Final Project 1: Lightfield Camera

Sydney Karimi

Part 1: Depth Refocusing

Finite Difference Operator

To refocus the image, I iterated through the grid of images and shifted all of them towards the middle image, which was found at (8, 8), since the cameras were in a 17x17 grid. The file names provide us with the absolute positions of the camera, but to perform the shifts, we have to choose an image to shift towards. Then, we get the image we will be shifting, and its absolute positions. We subtract this from the absolute position of the center view, and scale this by c, which is a parameter we select and adjust to change the point of focus. These calculated shifts are our dx and dy, which we use to np.roll the image by in order to perform the transform. After we perform all of the shifts for each image, we take the average of all of these images, which returns the final view with the depth refocused.

Chess c=0 (the original averaged image)
Chess c=-.2
Chess c=.1
Chess c=.5
Chess c=.7
Chess
Truck
Flowers
Sphere

Part 2: Aperture Adjustment

To perform aperture adjustment, we use the shift function from the previous section to generate all of the images at a certain depth (determined by c). However, instead of taking the average of all 289 images, we instead pick a radius of images we want to average. I select the middle square of images of size radius x radius, and these are averaged to create the final image. From the results, we can see that a small radius simulates a small aperture, as there is only one view, similar to a pinhole camera, so everything is in focus. As the radius is increased, the aperture does too, creating a depth of field effect that causes elements not in the focus point to blur. This is the effect of the increasing number of images to average. As the radius becomes 8, we recover the original image from the previous section.

Truck c=-.35, radius = 1
Truck c=-.35, radius = 4
Truck c=-.35, radius = 7
Truck c=-.35, radius = 9
Chess
Truck
Flowers
Sphere

Summary

It was really cool to use the light field image data to simulate some of these effects. I took Professor Ren’s 184 class last spring, and while we touched on the light field cameras, this project really solidified the ideas he talked about in class. I think initially, I was confused on how to use the image file names as data for the depth refocusing, which made it difficult to start, but once I was able to extract and use that, the project was more fun than complicated. I enjoyed learning about this technology and how it ties to the plenoptic function that we talked about in class. It was pretty cool that we could take advantage of these minute differences in images and turn them into camera effects that are usually implemented by the hardware of a camera.

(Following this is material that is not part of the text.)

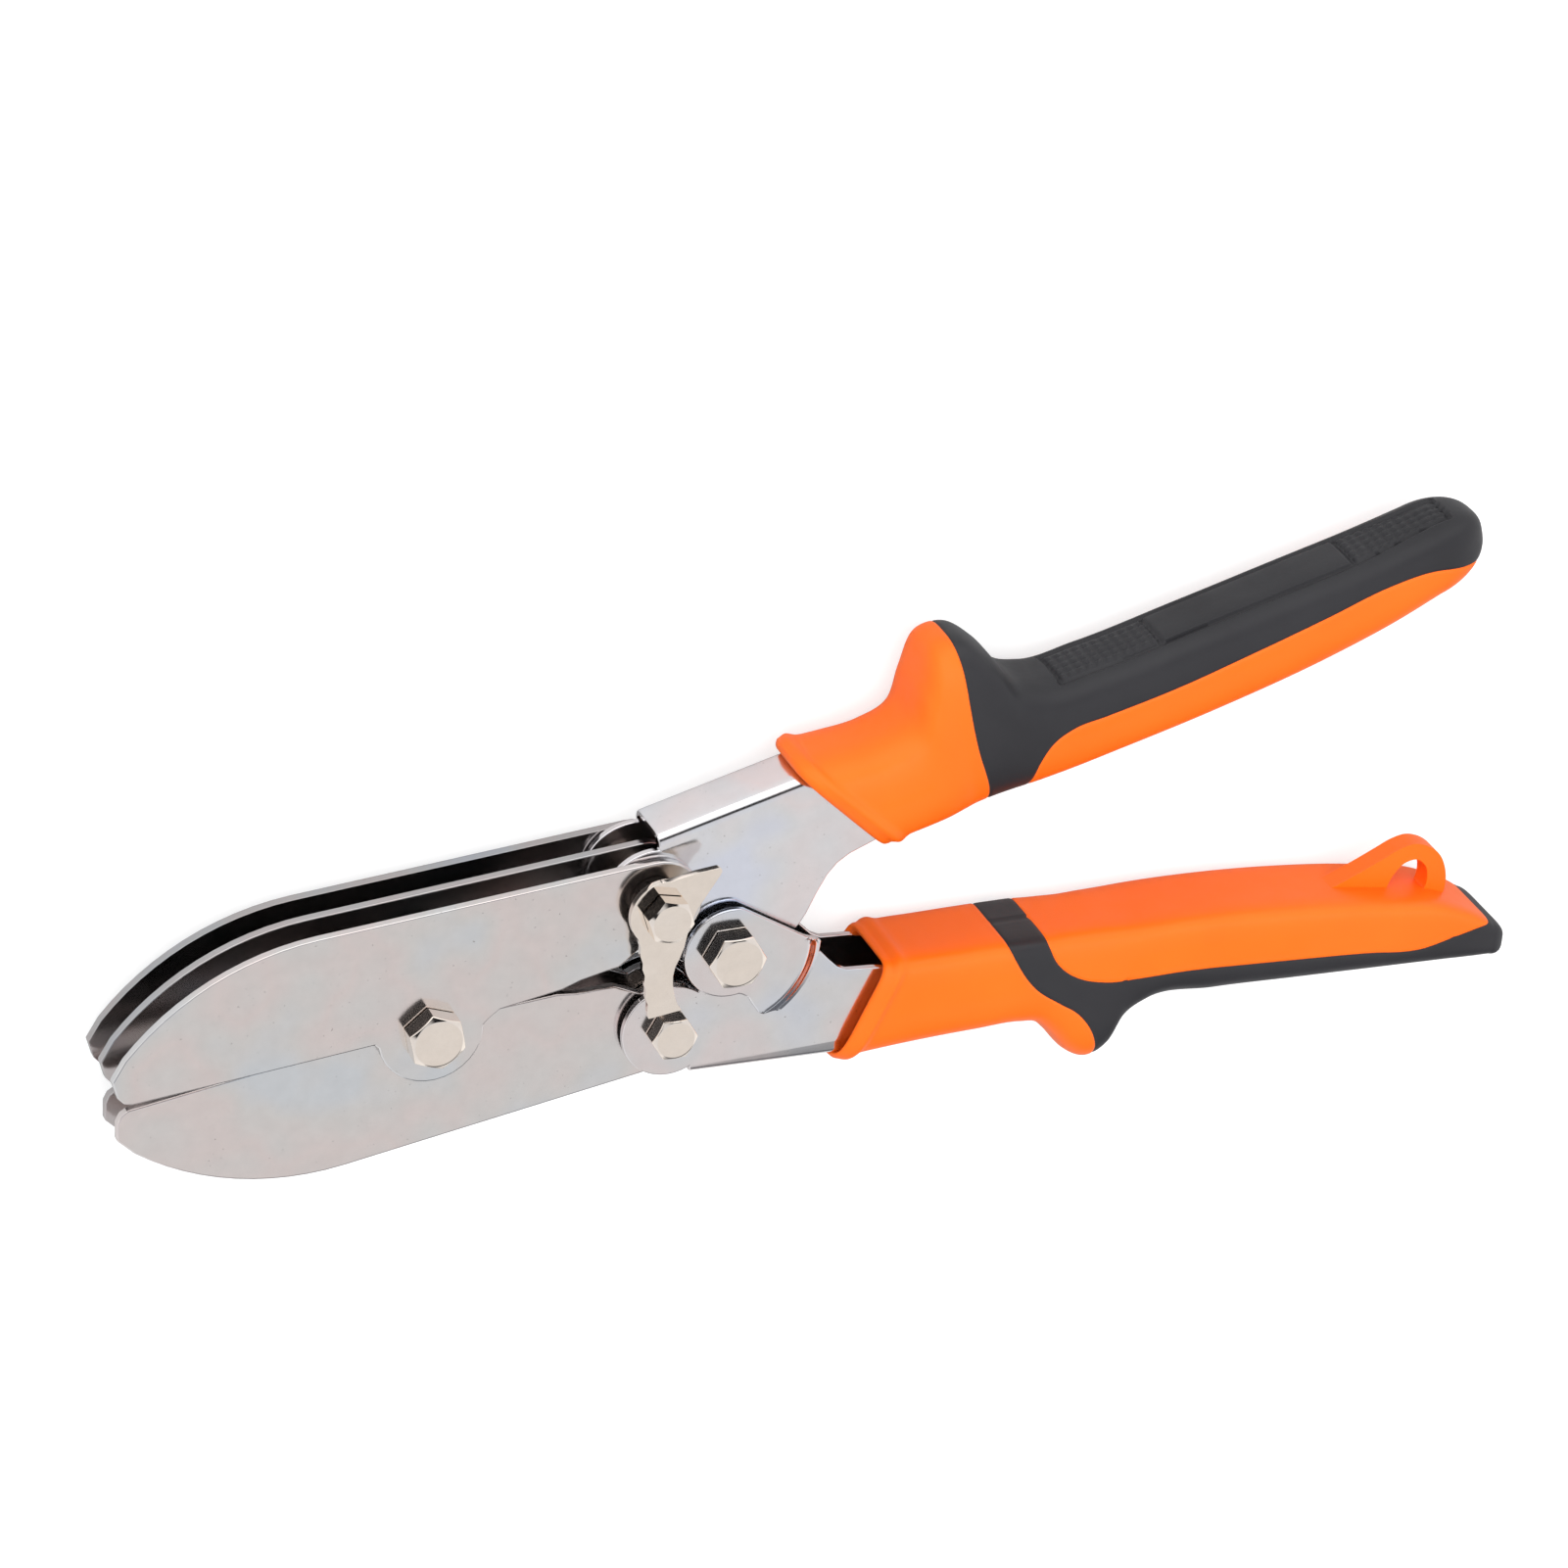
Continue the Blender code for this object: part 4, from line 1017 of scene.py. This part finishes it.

Final Project 2: Neural Style Transfer

To implement this, I created a StyleLoss module and a ContentLoss module that calculates the MSE loss for the style and content distances. While they are similar, the Style loss has an additional step that uses the normalized Gram matrix (the result of multiplying a matrix by its transpose). The only preprocessing we have to do on the images in resizing them to the same dimension and then making it into a Tensor.

Then, we import the VGG19 model with pretrained weights as the paper says, which is a CNN like the ones we’ve used previously in class that we will take layers from. We also import the normalization mean and standard deviation in order to normalize the image before putting it through the network. We built a sequential Module that that uses the ContentLoss and StyleLoss modules and get the loss from those. We also select certain content and style layers that we want to use, picking StyleLayers as Conv 1-5 and ContentLayers as Conv4, whose features we feel will best encode the style of the given image. These can be adjusted to give different results; one time i tried only using Conv4 and Conv5 for Style, and the results were not as good.

We use the LBFGS optimizer to perform gradient descent and update the optimizer on every step using the style and content losses multiplied by respective styleWeight=1000000 and contentWeight=1. Finally, when we run our network for 500 epochs, we get an output image with the transferred style

Models

Style Images

Content Images

Anime Landscape Outputs

Paris Painting Outputs

Starry Night Outputs

Wave Outputs

As you can see, the model does best transfering style onto the landscape photo, and not great on the simple cartoon. I think this was a fun project to implement and see how we can use Neural Networks in a more complex setting to produce beautiful results.